Hyundai Offers to Hire 3,000 In-Plant Supplier Workers

The union says it will not accept any offer regarding wages or working conditions unless contract supplier employees are given regular-employee status.

Vince Courtenay, Correspondent

August 20, 2012

2 Min Read
Inventories of popular Hyundai models low due to ongoing strikes
Inventories of popular Hyundai models low due to ongoing strikes.

Hyundai offers to make 3,000 employees of suppliers who work in its Korean plants to full-time regular workers for the auto maker.

A spokesman tells WardsAuto the offer has been made in the latest round of collective bargaining and wage talks between the Hyundai and the Hyundai Workers Unit of the Korea Metal Workers Union.

However, union representatives have ordered partial strikes at all plants Tuesday (four hours) and Wednesday (eight hours) to maintain pressure on the auto maker. The two sides met Monday and will meet again Tuesday.

A union spokesman acknowledges Hyundai has made some compromise offers to settle some of their differences, but they fall short of the union’s targets.

The union seeks a monthly wage increase of 152,000 won ($134) and distribution of 30% of the auto maker’s net profit as bonuses. The union also is demanding an end to all night-shift work, with no employees working beyond midnight.

But the union says it will not accept any offer regarding wages or working conditions unless the contract supplier employees are converted to regular-employee status.

The Hyundai spokesman says 6,800 employees of suppliers are working in its plants in Korea.

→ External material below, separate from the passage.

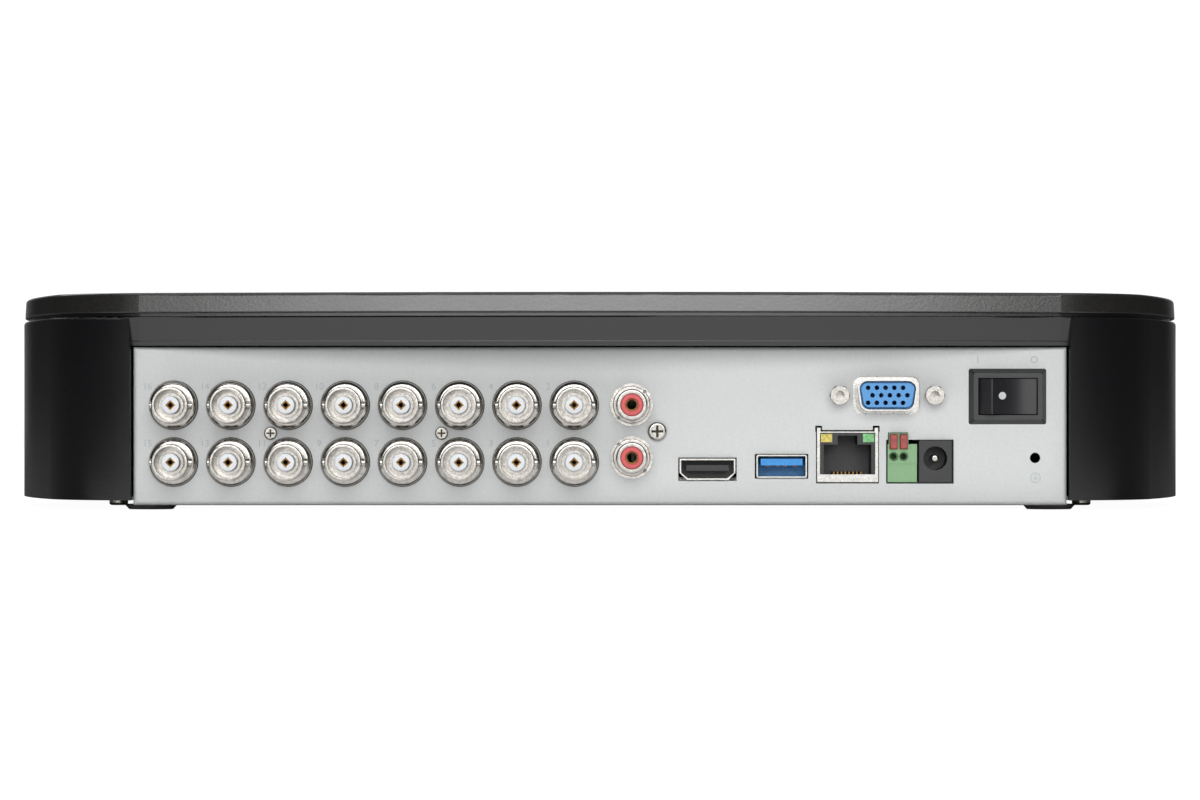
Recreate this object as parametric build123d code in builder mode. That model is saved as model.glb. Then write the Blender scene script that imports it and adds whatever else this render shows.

The auto maker has offered to convert 1,000 irregular workers who are paid by suppliers to regular worker status by the end of 2013. Another 2,000 would be reclassified as regular workers over a 4-year period.

Employees of suppliers and subcontractors who work in the plants are paid much less than regular Hyundai employees. They do not have equal benefits and are subject to dismissal at the discretion of their employer and of Hyundai managers, the union complains.

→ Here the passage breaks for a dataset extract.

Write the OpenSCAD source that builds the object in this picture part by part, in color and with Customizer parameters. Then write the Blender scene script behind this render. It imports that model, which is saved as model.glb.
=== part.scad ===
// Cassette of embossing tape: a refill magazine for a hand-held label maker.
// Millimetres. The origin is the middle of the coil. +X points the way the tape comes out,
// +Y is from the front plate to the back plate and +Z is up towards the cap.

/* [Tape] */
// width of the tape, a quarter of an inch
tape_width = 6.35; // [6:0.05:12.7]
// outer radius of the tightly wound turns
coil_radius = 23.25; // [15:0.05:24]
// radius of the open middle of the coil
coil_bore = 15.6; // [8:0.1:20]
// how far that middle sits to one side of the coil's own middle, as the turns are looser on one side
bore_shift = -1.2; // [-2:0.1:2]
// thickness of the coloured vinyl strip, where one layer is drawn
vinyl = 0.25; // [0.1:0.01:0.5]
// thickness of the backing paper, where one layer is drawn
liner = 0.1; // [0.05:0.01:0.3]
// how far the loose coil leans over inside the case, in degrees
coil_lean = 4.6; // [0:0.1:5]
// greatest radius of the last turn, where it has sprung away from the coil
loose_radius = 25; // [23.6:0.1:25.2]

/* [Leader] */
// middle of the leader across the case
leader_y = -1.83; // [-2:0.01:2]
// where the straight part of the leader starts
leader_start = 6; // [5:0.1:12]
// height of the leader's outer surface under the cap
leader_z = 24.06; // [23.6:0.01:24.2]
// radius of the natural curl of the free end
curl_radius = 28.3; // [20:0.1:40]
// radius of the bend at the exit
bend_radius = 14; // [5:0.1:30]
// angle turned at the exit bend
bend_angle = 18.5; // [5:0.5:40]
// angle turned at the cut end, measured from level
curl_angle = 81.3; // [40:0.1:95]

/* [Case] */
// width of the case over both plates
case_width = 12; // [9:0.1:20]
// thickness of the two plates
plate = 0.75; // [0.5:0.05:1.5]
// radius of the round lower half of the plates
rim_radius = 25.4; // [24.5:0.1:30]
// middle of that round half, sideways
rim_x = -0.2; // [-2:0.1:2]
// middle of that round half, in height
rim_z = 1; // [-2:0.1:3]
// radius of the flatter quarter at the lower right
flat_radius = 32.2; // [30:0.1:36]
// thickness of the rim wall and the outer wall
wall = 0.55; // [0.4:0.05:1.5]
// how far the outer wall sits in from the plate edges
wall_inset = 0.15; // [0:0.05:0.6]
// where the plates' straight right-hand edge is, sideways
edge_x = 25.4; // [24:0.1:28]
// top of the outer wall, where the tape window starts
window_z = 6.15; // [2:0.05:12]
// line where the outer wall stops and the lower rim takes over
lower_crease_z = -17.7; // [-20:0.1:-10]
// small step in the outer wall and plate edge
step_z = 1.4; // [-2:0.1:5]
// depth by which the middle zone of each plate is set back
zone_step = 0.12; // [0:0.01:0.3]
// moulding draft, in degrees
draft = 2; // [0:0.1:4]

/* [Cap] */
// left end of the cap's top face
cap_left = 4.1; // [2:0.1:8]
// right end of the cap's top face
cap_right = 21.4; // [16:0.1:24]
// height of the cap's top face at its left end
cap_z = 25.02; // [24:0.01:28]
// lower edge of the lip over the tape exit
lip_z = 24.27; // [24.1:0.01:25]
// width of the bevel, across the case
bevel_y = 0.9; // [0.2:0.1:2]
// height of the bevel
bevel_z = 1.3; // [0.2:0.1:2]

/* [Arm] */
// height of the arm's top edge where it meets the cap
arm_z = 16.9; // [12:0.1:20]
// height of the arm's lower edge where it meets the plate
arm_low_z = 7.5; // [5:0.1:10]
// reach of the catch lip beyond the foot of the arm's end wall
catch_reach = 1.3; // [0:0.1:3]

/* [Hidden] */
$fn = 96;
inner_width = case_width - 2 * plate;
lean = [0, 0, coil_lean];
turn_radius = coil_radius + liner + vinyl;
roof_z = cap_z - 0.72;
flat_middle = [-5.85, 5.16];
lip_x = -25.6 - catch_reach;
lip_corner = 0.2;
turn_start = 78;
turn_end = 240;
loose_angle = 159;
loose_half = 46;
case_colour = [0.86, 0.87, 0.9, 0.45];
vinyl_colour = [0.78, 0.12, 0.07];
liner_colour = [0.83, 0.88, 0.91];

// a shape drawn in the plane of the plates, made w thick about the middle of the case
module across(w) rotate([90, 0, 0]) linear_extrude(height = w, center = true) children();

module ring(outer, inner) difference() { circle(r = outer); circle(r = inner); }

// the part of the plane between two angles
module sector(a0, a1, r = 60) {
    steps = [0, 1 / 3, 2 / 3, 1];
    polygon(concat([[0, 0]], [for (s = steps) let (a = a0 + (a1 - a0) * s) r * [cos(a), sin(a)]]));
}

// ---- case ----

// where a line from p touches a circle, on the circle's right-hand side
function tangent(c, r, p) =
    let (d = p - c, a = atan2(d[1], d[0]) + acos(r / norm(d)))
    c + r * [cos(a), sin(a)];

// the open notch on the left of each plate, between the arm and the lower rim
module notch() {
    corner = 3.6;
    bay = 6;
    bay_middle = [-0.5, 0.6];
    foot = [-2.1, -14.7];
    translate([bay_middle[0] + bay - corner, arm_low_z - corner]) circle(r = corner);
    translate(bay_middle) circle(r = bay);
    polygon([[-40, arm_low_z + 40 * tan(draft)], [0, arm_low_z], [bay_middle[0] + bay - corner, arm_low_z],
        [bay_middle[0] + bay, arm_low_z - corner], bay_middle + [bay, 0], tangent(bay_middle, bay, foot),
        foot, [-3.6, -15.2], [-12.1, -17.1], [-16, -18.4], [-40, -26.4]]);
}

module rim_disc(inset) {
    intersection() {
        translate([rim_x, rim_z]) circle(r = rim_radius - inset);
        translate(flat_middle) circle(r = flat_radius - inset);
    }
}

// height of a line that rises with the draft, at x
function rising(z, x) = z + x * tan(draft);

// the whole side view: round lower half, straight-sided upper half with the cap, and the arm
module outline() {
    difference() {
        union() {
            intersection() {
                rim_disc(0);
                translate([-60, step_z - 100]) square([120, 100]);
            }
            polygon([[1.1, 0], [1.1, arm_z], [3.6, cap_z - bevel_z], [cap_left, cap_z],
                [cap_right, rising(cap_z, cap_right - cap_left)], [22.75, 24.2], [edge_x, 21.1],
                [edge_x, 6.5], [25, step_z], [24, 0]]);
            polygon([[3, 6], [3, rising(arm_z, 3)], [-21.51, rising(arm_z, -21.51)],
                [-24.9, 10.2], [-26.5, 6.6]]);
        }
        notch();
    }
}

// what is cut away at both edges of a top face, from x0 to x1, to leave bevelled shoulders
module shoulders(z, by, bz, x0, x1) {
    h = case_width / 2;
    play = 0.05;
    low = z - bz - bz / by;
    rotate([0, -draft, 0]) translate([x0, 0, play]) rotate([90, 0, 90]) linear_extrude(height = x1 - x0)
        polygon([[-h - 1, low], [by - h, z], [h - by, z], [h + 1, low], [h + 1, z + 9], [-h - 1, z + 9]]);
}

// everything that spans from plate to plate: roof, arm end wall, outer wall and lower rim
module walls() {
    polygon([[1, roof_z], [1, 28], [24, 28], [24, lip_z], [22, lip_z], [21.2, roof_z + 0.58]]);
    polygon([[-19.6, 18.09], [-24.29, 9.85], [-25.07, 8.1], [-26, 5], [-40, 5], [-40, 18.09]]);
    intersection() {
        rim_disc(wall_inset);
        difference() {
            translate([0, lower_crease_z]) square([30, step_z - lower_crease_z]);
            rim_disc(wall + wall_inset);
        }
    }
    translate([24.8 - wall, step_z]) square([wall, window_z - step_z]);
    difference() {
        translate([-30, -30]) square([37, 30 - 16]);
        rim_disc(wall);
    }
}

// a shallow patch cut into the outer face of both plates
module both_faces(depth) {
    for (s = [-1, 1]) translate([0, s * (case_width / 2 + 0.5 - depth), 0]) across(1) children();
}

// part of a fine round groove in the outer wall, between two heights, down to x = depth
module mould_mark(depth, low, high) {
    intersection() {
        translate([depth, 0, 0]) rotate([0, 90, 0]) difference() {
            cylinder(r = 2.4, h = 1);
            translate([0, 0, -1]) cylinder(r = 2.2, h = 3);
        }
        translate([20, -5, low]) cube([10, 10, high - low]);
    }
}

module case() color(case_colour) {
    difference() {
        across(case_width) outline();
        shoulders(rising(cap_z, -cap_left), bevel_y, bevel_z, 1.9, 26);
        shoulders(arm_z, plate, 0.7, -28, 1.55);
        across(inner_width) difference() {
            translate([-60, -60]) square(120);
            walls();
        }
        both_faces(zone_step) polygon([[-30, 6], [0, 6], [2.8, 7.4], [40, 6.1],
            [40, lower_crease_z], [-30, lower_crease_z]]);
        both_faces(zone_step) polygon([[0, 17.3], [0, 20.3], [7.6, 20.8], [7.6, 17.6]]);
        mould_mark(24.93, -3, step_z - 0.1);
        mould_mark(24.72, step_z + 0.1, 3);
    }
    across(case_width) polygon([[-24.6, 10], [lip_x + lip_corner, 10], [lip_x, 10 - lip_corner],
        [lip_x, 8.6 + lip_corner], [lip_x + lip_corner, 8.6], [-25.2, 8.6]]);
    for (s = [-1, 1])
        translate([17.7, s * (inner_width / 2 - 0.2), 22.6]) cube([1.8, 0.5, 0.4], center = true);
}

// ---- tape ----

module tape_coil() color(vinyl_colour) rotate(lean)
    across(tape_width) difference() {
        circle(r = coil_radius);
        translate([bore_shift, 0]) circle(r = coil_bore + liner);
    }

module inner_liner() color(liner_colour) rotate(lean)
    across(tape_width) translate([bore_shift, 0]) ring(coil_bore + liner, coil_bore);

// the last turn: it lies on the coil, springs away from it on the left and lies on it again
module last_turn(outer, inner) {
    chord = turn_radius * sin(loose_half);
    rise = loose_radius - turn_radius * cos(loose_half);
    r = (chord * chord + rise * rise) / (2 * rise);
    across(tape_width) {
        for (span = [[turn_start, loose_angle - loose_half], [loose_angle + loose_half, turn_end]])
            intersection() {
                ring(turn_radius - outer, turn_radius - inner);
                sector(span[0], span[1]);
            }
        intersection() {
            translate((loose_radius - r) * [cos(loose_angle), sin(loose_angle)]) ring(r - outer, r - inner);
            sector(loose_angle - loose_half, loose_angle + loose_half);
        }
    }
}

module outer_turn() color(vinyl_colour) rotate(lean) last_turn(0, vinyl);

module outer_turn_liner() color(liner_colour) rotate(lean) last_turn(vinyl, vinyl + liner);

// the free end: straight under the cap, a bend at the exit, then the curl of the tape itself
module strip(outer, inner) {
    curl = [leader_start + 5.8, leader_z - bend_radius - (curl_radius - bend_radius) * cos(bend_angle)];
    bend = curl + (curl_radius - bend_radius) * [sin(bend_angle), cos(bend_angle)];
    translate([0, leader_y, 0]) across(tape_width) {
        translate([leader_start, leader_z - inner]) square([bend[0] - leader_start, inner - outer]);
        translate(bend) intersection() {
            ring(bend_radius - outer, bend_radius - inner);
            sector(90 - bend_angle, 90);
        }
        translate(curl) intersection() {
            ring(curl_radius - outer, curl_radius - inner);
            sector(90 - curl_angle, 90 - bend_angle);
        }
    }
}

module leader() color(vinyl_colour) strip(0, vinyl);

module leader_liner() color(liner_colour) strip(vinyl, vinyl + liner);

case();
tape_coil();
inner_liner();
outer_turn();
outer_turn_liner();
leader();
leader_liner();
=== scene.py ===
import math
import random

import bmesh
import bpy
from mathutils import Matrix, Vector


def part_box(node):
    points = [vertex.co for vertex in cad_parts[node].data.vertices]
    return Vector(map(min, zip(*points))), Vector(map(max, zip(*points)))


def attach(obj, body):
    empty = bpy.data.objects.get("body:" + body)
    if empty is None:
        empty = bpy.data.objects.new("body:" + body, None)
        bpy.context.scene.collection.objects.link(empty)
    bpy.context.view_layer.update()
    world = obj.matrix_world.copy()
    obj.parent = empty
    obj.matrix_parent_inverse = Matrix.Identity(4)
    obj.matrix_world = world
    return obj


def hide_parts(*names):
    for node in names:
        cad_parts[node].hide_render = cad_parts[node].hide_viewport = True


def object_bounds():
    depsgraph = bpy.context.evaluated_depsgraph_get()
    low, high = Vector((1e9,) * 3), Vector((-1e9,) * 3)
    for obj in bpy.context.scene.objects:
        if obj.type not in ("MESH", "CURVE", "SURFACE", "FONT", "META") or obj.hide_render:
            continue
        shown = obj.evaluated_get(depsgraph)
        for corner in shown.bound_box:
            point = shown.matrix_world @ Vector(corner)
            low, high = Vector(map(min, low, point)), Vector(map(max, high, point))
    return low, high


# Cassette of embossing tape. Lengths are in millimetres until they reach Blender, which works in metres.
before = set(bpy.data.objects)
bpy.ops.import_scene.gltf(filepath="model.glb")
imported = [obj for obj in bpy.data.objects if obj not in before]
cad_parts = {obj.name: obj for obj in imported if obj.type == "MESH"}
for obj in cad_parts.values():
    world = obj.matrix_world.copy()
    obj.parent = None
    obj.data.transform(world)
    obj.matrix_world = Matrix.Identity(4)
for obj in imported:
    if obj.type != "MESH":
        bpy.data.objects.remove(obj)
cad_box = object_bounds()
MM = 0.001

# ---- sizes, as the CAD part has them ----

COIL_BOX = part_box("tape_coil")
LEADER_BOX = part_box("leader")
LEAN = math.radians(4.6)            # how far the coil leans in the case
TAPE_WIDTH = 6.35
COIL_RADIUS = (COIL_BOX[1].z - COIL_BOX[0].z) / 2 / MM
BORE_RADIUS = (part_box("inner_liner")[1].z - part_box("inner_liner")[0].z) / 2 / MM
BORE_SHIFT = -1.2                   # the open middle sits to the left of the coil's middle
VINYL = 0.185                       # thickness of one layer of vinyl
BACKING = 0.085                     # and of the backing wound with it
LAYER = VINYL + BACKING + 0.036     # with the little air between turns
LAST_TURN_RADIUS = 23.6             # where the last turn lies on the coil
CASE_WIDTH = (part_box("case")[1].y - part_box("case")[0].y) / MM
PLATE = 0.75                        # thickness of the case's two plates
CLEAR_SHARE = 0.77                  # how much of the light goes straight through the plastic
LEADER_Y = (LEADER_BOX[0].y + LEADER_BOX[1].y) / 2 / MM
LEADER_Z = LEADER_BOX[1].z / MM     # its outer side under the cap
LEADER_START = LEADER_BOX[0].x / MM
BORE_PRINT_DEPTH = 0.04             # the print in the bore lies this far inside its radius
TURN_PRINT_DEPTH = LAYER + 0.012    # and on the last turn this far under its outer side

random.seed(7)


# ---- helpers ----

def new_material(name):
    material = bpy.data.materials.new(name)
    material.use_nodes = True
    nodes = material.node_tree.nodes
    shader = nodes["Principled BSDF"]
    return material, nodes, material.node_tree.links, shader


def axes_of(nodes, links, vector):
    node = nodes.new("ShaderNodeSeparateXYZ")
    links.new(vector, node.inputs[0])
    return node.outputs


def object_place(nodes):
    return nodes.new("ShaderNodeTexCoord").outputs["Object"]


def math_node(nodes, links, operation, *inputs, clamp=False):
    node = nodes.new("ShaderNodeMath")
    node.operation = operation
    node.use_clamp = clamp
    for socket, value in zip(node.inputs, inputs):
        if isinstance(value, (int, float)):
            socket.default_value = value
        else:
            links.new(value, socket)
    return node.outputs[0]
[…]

The 1,000 employees Hyundai proposes reclassifying this year work in various plants throughout Korea. Asked how this offer might benefit the auto maker, the spokesman says “Hyundai customers will benefit if the negotiations conclude quickly and successfully.”

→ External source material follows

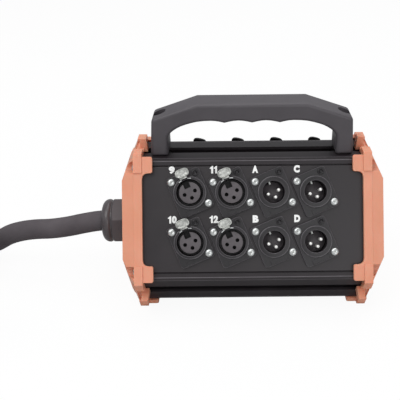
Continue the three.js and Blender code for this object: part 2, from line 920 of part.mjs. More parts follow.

The Supreme Court of Korea ruled earlier this year that an in-plant supplier employee who was dismissed in 2005 should have been granted regular-employee status because he had worked for more than two years in a Hyundai plant, worked alongside regular employees and did the same kind of work and reported to Hyundai supervisors.

Hyundai will not comment on civil suits filed by 1,900 of the in-plant supplier employees who are suing the manufacturer to try to get regular-employee status. The auto maker will not say whether any of the 1,000 workers whose status would be changed this year are among plaintiffs in the lawsuit.

Analysts say the partial strikes are having a severe impact on Hyundai production, as many of its models are selling strongly in Korea and export markets and inventories are very short.

The union ordered 18 partial strikes during July and August that cost the auto maker 52,791 units in lost production, valued at slightly less than 1.1 trillion won.